Consequence	Solution
t-tests unreliable; confidence intervals wrong	Use non-parametric tests (Mann–Whitney U, Kruskal–Wallis) or permutation tests
Linear regression biased	Use robust regression (Huber, RANSAC) or quantile regression
PCA assumes normality	Use ICA or other non-normal component models (usually not necessary in practice)

Heteroscedasticity (Unequal Variance)¶

Spectral data often have intensity-dependent noise (SNR improves with peak height).

Consequence	Solution
t-tests and ANOVA unreliable	Use Welch's t-test (doesn't assume equal variance) or robust methods
Confidence intervals wrong	Use bootstrap or permutation CIs
Linear regression biased	Use weighted least squares or robust regression

Autocorrelation (Within-Sample Dependence)¶

Replicates from the same sample are correlated.

Consequence	Solution
Sample size overestimated; false confidence	Use mixed-effects models (sample as random effect)
Standard errors understated	Compute clustered SEs (by sample)
Simple CV unreliable	Use grouped/leave-one-group-out CV (by sample)
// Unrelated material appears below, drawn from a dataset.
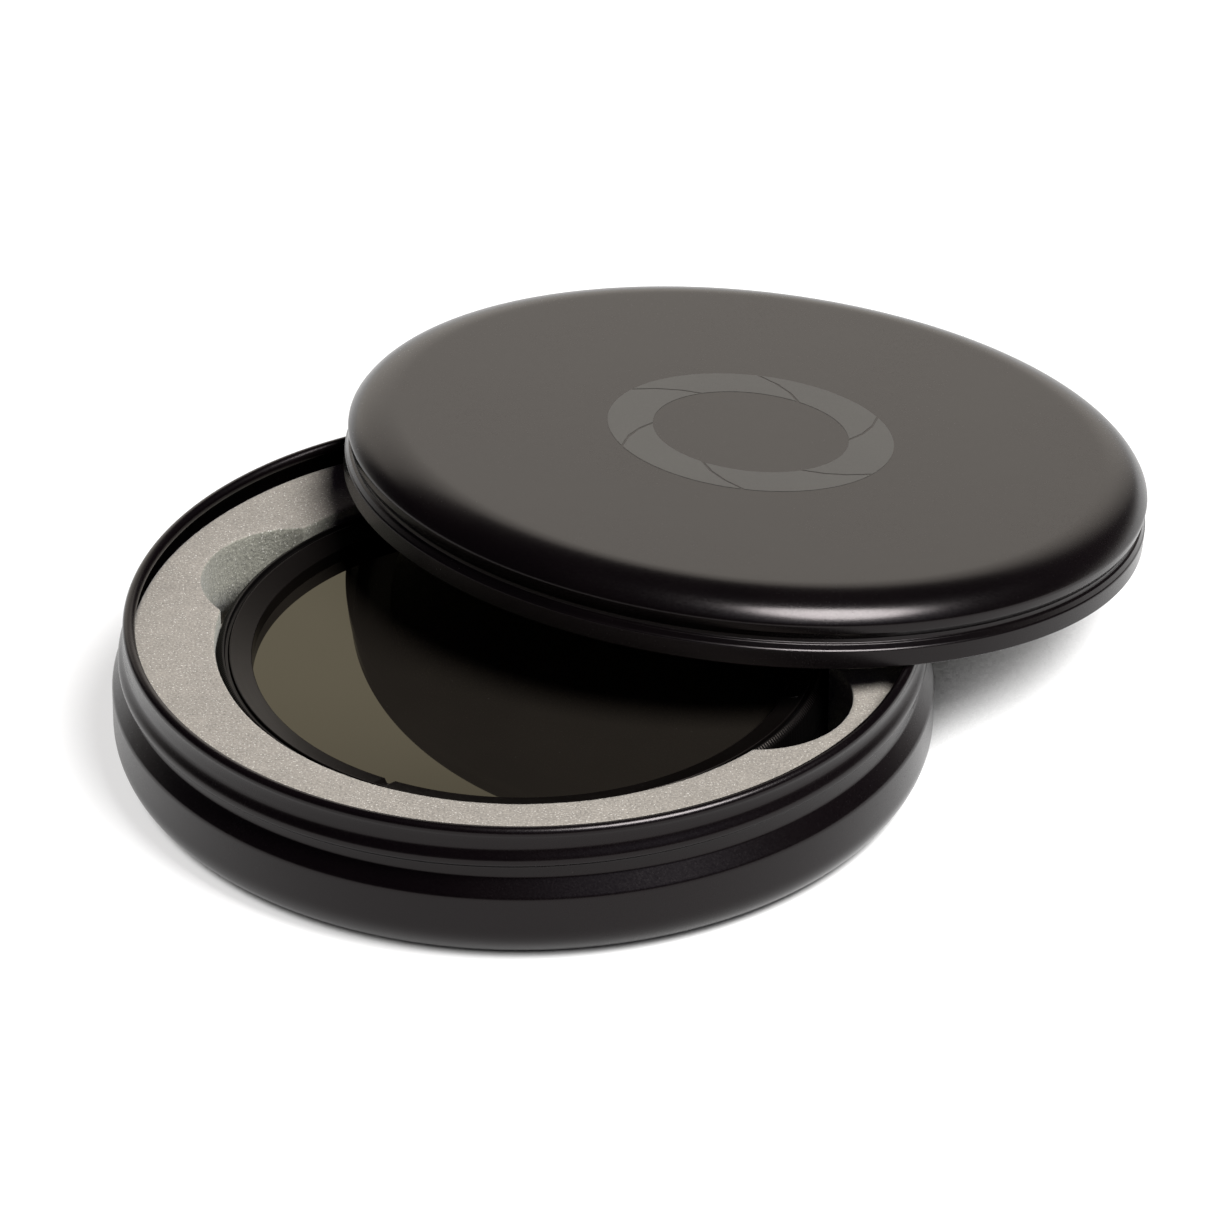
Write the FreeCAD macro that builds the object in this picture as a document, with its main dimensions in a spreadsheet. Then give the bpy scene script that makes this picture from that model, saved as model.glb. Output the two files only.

Quick Reference: Sample Size Table (Classification)¶

Minimum n per class for 80% power, α=0.05, assuming expected sensitivity/specificity of 0.85:

Margin of Error	Required n
±20% (rough estimate)	9
±15% (typical)	15
±10% (careful study)	33
±7% (rigorous study)	68
±5% (gold standard)	138

Rule of thumb: Aim for ≥30–50 per class as default; increase to ≥100 if claims are high-stakes or if effect size uncertain.